Worst served by this approach is Cotillard, a wafer-thin character whose role involves fluttering eyelashes, speaking in an accent and pining for her man. The actress copes well, especially in her moment of rebellion and resolve against the over-zealous lawmen, but it is hard to engage with characters when perched on the edge of your seat, anticipating another 10 minute shoot-em-up scene. It is so trigger-happy, that in its final crawl, an elegiac recreation of Dillinger’s death, the threat of death, sight of blood, and sound of gunshots confront a mostly desensitised viewer.

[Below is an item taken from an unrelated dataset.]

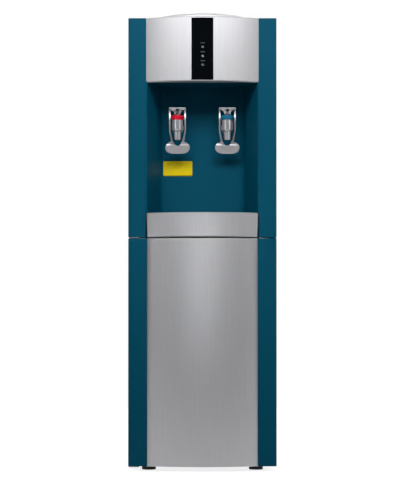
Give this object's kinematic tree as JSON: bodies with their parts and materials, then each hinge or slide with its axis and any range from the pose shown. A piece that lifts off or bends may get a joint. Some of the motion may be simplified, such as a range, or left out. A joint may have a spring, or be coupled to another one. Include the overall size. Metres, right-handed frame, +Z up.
{
  "type": "water cooler",
  "caption": "Floor-standing bottled-water cooler with push-lever taps in a niche, a pull-out drip tray, a bowed hinged cabinet door and a rear condenser.",
  "frame": {"origin": "on the floor under the middle of the overall box", "axes": "+Z up, -Y out of the front, +X to the right seen from the front"},
  "size_m": [0.31, 0.33, 0.965],
  "materials": {
    "teal_plastic": "satin",
    "teal_steel": "satin",
    "silver_plastic": "satin, fine vertical brushing",
    "window_black": "gloss",
    "lens": "gloss",
    "white_plastic": "satin",
    "white_wire": "satin",
    "chrome_plastic": "polished",
    "red_plastic": "gloss",
    "blue_plastic": "gloss",
    "stem_steel": "turned",
    "zinc_steel": "zinc plated",
    "stainless": "spun",
    "foam": "foamed",
    "copper": "drawn",
    "silicone": "translucent",
    "board": "satin",
    "black_paint": "satin",
    "black_plastic": "satin",
    "rubber": "matte",
    "rocker_red": "gloss",
    "rocker_green": "gloss"
  },
  "bodies": {
    "root": {"base_pan": "zinc_steel", "feet": "rubber", "left_side_panel": "teal_steel", "right_side_panel": "teal_steel", "back_panel": "zinc_steel", "top_cover": "white_plastic", "bottle_seat": "white_plastic", "upper_front": "teal_plastic", "tap_niche": "teal_plastic", "control_fascia": "silver_plastic", "indicator_window": "window_black", "indicator_lenses": "lens", "control_board": "board", "partition_shelf": "zinc_steel", "tank_shelf": "zinc_steel", "cabinet_liner": "white_plastic", "cabinet_shelf": "white_wire", "hinge_brackets": "zinc_steel", "cold_tank": "stainless", "tank_insulation": "foam", "evaporator_coil": "copper", "hot_tank": "stainless", "hot_tank_stand": "zinc_steel", "water_hoses": "silicone", "drain_cap": "white_plastic", "compressor": "black_paint", "compressor_grommets": "rubber", "condenser_tube": "black_paint", "condenser_wires": "black_paint", "condenser_clips": "black_plastic", "filter_drier": "copper", "suction_line": "copper", "switch_housings": "black_plastic", "thermostat": "zinc_steel", "power_inlet": "black_plastic", "panel_screws": "zinc_steel", "tap_nuts": "zinc_steel", "hot_tap_body": "chrome_plastic", "hot_tap_ring": "red_plastic", "cold_tap_body": "chrome_plastic", "cold_tap_ring": "blue_plastic"},
    "door": {"door_frame": "teal_plastic", "door_panel": "silver_plastic", "door_liner": "white_plastic", "door_gasket": "rubber"},
    "drip_tray_drawer": {"drip_tray": "black_plastic", "tray_front": "silver_plastic", "drip_grille": "black_plastic"},
    "hot_stem": {"hot_tap_stem": "stem_steel", "hot_tap_spring": "stem_steel"},
    "hot_lever": {"hot_tap_lever": "chrome_plastic", "hot_tap_pin": "stem_steel"},
    "cold_stem": {"cold_tap_stem": "stem_steel", "cold_tap_spring": "stem_steel"},
    "cold_lever": {"cold_tap_lever": "chrome_plastic", "cold_tap_pin": "stem_steel"},
    "hot_rocker": {"hot_switch": "rocker_red"},
    "cold_rocker": {"cold_switch": "rocker_green"},
    "thermostat_dial": {"thermostat_knob": "black_plastic"}
  },
  "joints": [
    {"name": "door_hinge", "type": "hinge", "parent": "root", "child": "door", "pos_m": [-0.147, -0.126, 0.01], "axis": [0, 0, -1], "range_deg": [0, 110]},
    {"name": "tray_slide", "type": "slide", "parent": "root", "child": "drip_tray_drawer", "axis": [0, -1, 0], "range_m": [0, 0.085]},
    {"name": "hot_stem_slide", "type": "slide", "parent": "root", "child": "hot_stem", "axis": [0, 0, 1], "range_m": [0, 0.0021], "stiffness_N_per_m": 500, "springref_m": -0.003, "deforming": ["hot_tap_spring"]},
    {"name": "hot_lever_tilt", "type": "hinge", "parent": "hot_stem", "child": "hot_lever", "pos_m": [-0.0528, -0.091, 0.755], "axis": [1, 0, 0], "range_deg": [0, 20]},
    {"name": "cold_stem_slide", "type": "slide", "parent": "root", "child": "cold_stem", "axis": [0, 0, 1], "range_m": [0, 0.0021], "stiffness_N_per_m": 500, "springref_m": -0.003, "deforming": ["cold_tap_spring"]},
    {"name": "cold_lever_tilt", "type": "hinge", "parent": "cold_stem", "child": "cold_lever", "pos_m": [0.0528, -0.091, 0.755], "axis": [1, 0, 0], "range_deg": [0, 20]},
    {"name": "hot_switch_rock", "type": "hinge", "parent": "root", "child": "hot_rocker", "pos_m": [-0.104, 0.132, 0.88], "axis": [-1, 0, 0], "range_deg": [0, 20]},
    {"name": "cold_switch_rock", "type": "hinge", "parent": "root", "child": "cold_rocker", "pos_m": [-0.072, 0.132, 0.88], "axis": [-1, 0, 0], "range_deg": [0, 20]},
    {"name": "thermostat_turn", "type": "hinge", "parent": "root", "child": "thermostat_dial", "pos_m": [0.104, 0.135, 0.88], "axis": [0, 1, 0], "range_deg": [0, 270]}
  ],
  "couplings": [
    {"joint": "hot_stem_slide", "follows": "hot_lever_tilt", "m_per_rad": 0.0059696},
    {"joint": "cold_stem_slide", "follows": "cold_lever_tilt", "m_per_rad": 0.0059696}
  ]
}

It results in a film that has all of the grace of a Tommy gun. Its incessant pacing is on full automatic, sputtering and jamming at times – with the camera swaying wildly with recoil. All depth and resonance are sieved out of an ultra-compressed narrative (yet it’s still 140 mins long!), and any subtlety is eventually drowned out by woodpecker-on-skull sound design.
Public Enemies is a frustrating hodge-podge of contradictions – not in reference to its thematic complexity, but its conflicted aesthetic. It attempts to bring the house down with a sensory-overload bang, but its qualities are buried in the debris.